Rick Mandyck & Gregg Keplinger - Tribute (1999)
1. Tweedly Dum 6:16 (Mandyck)
2. Seraphic Light 8:41 (Coltrane)
3. Margo Marches On 11:16 (Mandyck)
4. I Can't Get Started 6:51 (Duke)
5. Intersection 12:14 (Mandyck)
6. Creation 8:15 (Coltrane)

Rick Mandyck tenor saxophone
Gregg Keplinger drums

Non-stop pedal-to-the-metal creativity here. Saxophone/drum duo albums don't exactly overflow the store shelves, but these two intense artists bring a bold, headstrong urgency to a journey through perilously naked terrain.
Works of art come in differing dimensions, but Tribute proves that one tenor saxophonist and one drummer, given sufficient talent, imagination and guts, can make music as richly satisfying as any ensemble. The jazz of this CD cries out I am, I must, but it just as readily explores hidden secrets, including those perilous ones of the heart. Either way, Rick Mandyck and Gregg Keplinger charge right in, forsaking frills, niceties and gracious introductions.

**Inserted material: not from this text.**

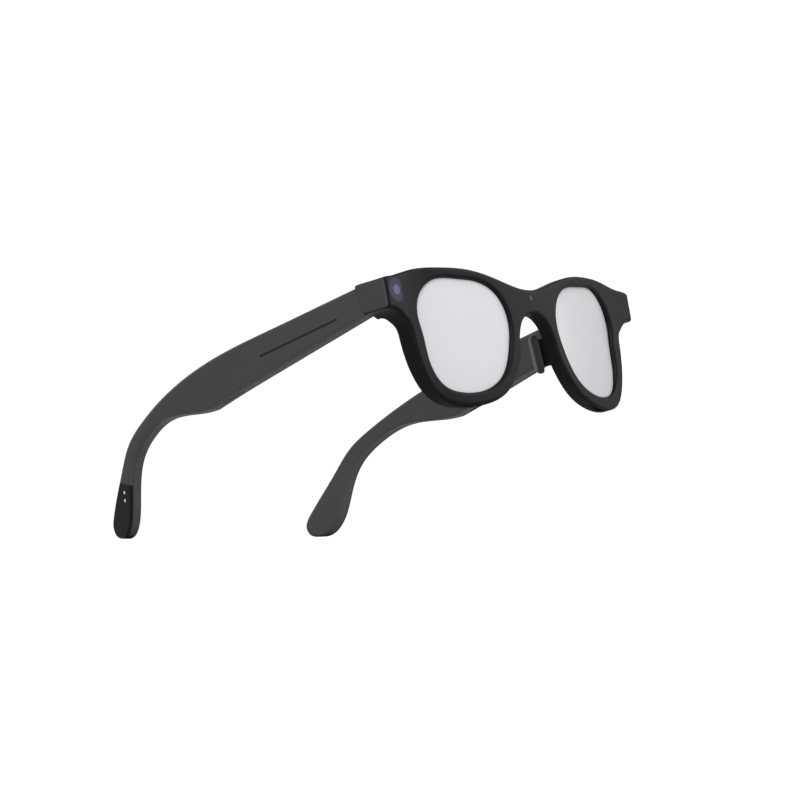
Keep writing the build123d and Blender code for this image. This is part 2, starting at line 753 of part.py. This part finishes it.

This outpouring of coiled energy puts the proper spotlight on two exemplary "jazz lifers." Mandyck, whose imagination and range of saxophone vocabulary, from slurs and screams to tender lyricism, match any player anywhere, spent years making music on Seattle street corners, finally emerging to some recognition in the mid-'90s. His remarkable work on Tribute may be his saxophone valedictory, however. An injury does not currently allow him to play the instrument -- so he has picked up the guitar, a new axe on which he is already making his mark. (A chosen few are like that.)
Keplinger, power personified, is captured here as never before. Better known as a guru, collector, designer and purveyor of drums and cymbals than for his rare public performances, his fearless playing perfectly offsets Mandyck. He can be torrential, densely polyrhythmic, or the most challenging of accompanists. What he can't do is be the self-effacing routinier. Together, these two iconoclastic virtuosi open new territory, revealing a stormy, eerily beautiful musical world where they and their listeners seem remarkably at home.